Patri Silva moved the audience with her talk titled “Albatross – We have a problem!” Highlighting the threats to these magnificent creatures who pair for life, live to 60 years and fly thousands of miles on foraging trips, especially long-line fisheries. With vivid images and commentary, Patri left us in no doubt the serious threat these birds are under, and what is being done in attempting to reduce the threat. These include deploying long lines at night and encapsulating the bait in a cover which only opens at a certain depth out of reach of the birds. The scale beggars belief. Patagonian Toothfish long-liners deploy two lines of 30km length, with a baited hook every meter, so 60 000 baited hooks, pulled in by powerful winches. Ultimately, time will tell whether the fisheries and/or the bird populations are sustainable. Very sobering and thought provoking indeed.
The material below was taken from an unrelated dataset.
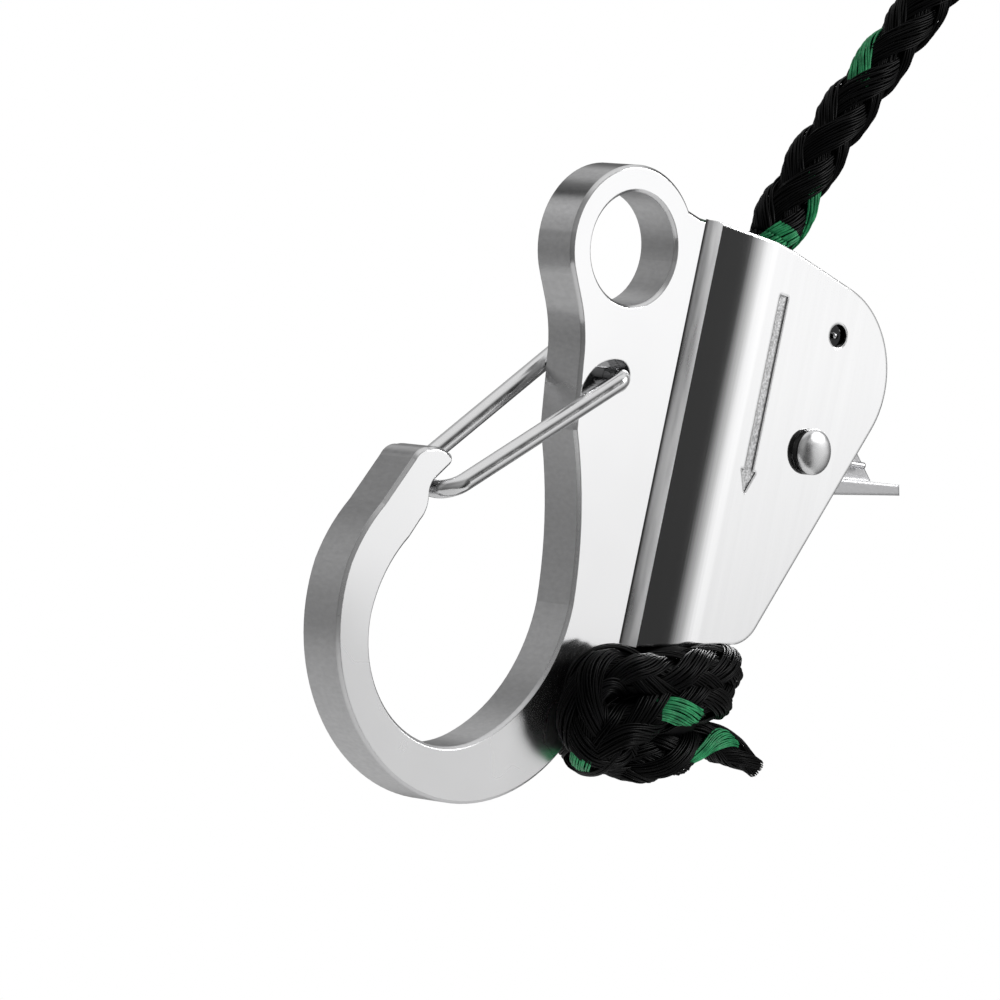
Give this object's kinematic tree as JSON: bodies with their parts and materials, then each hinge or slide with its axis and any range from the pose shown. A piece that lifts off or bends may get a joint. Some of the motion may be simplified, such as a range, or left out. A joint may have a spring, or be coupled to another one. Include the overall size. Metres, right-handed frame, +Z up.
{
  "type": "eye hook with latch",
  "caption": "Polished steel eye hook with a sprung wire gate, a cam rope lock welded along its back, and a braided rope tied under the lock.",
  "frame": {"origin": "centre of the eye bore on the middle plane of the plate", "axes": "+X from the hook towards the rope housing, +Y out of the plate's rear face, +Z up along the housing towards the eye"},
  "size_m": [0.1835, 0.035, 0.2627],
  "materials": {
    "polished_steel": "mirror polished stainless",
    "pin_steel": "polished",
    "bush_brass": "machined",
    "spacer_plastic": "matte",
    "cam_steel": "satin",
    "spring_steel": "drawn wire",
    "wire_steel": "polished wire",
    "weld_steel": "ground and polished",
    "rope_black": "glossy braided filament with a green tracer",
    "whipping": "waxed twine",
    "thimble_steel": "polished"
  },
  "bodies": {
    "frame": {"hook_plate": "polished_steel", "lock_housing": "polished_steel", "weld_seam_front": "weld_steel", "weld_seam_rear": "weld_steel", "pivot_pin": "pin_steel", "pin_washer": "pin_steel", "cam_bush": "bush_brass", "spacer_front": "spacer_plastic", "spacer_rear": "spacer_plastic", "torsion_spring": "spring_steel", "rope_in_lock": "rope_black", "rope_line": "rope_black", "eye_seizing": "whipping", "rope_eye": "rope_black", "eye_thimble": "thimble_steel", "stopper_knot": "rope_black"},
    "gate": {"gate_wire": "wire_steel"},
    "lever": {"cam_lever": "cam_steel", "spring_tab_leg": "spring_steel"}
  },
  "joints": [
    {"name": "gate_hinge", "type": "hinge", "parent": "frame", "child": "gate", "pos_m": [0.0032, 0, -0.0284], "axis": [0, -1, 0], "range_deg": [0, 48], "stiffness_Nm_per_rad": 0.12, "springref_deg": -20.05},
    {"name": "cam_hinge", "type": "hinge", "parent": "frame", "child": "lever", "pos_m": [0.063, 0, -0.0322], "axis": [0, -1, 0], "range_deg": [0, 25], "stiffness_Nm_per_rad": 0.25, "springref_deg": -22.92}
  ]
}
It is now mid-afternoon, and I am grateful at having time to prepare a few lines, rather than scribbling a blog last thing at night. Yesterday for example, I was on shore from 6.30am to 7pm, with a very rushed hour for lunch whilst the ship repositioned. Getting out of cold-weather gear, life jacket, radio and boots takes a while. As my dear friend Larry Hobbs says, eating lunch like a Leopard Seal would! Five days consecutively, with 10 landings, is a fairly taxing schedule, and some guests chose to sit out for a number. The rocky, uneven beaches and walking on snow and ice taxed a few to their physical limits, as much as we try to assist them. Most of the Expedition Team look like Raccoons, sunburnt outside of the areas covered by sunglasses. A broad hat, 50 SPF cream, sunglasses and lots of water have thankfully spared me, although lips are tender today. Would you believe many explorers suffer sunburn inside their mouths on account of reflected sunlight off the snow, and mouths open due to exertion! Beyond my window, there is a low, dense fog, but Le Lyrial is literally flying on a calm Drake (3 meter swell) towards Ushuaia.
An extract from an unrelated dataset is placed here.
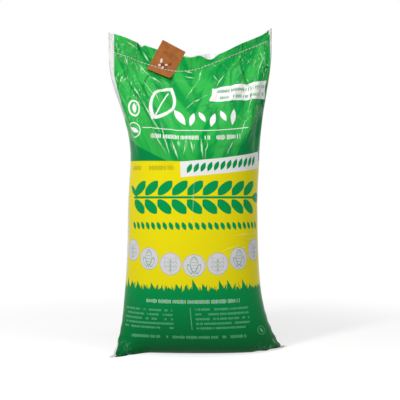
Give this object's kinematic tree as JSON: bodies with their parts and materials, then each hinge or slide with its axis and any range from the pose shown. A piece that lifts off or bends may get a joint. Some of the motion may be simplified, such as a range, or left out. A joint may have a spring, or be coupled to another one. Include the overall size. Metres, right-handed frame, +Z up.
{
  "type": "chicken feed bag",
  "caption": "Filled plastic film feed sack standing on its base, sewn shut across the top by a chain of stitches that also holds a card tag.",
  "frame": {"origin": "on the floor, under the middle of the sack's outline", "axes": "+Z up the sack, +Y from the printed front to the back, +X to the right seen from the front"},
  "size_m": [0.4944, 0.2812, 0.8875],
  "materials": {
    "sack_film": "glossy printed polyethylene film, green with a yellow field",
    "thread": "spun thread, off white",
    "tag_card": "matt brown kraft card"
  },
  "bodies": {
    "root": {"sack": "sack_film", "closing_thread": "thread", "card_tag": "tag_card"}
  },
  "joints": []
}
Guests enjoyed tea and wonderful French Macaroons, before Larry Hobbs lecture on Sustainability and his experiences over 50 years of Marine Biology and environmental studies. Larry feels strongly that culturally we are asking the wrong questions, and that change will only happen from the bottom up. Referring to the National Geographic articles on how are we going to feed 7 billion people, Larry argues that we should be asking why are there 7 billion people to feed? Relating his unique experiences with wildlife around the globe, including fitting radio collars to the backs of young Grey Whales, Larry’s presentation was personable, honest and thought-provoking, from a human being who genuinely “walks the talk”.

Tonight we enjoyed the Captain’s Farewell cocktail party and dinner. All staff were brought out on stage, which is wonderful, since most guests never even glimpse many of the 155 staff who live below decks and keep Le Lyrial functioning properly. Dinner in Le Celeste restaurant was magnificent, everyone clearly enjoying their second last evening on board with A&K. I sat with two delightful Australians on honeymoon, drank too much whisky and am relieved to have written much of the blog earlier. Both very well travelled independently, and conversation flowed easily. The getting up and walking to my cabin on a rolling ship was somewhat challenging, however.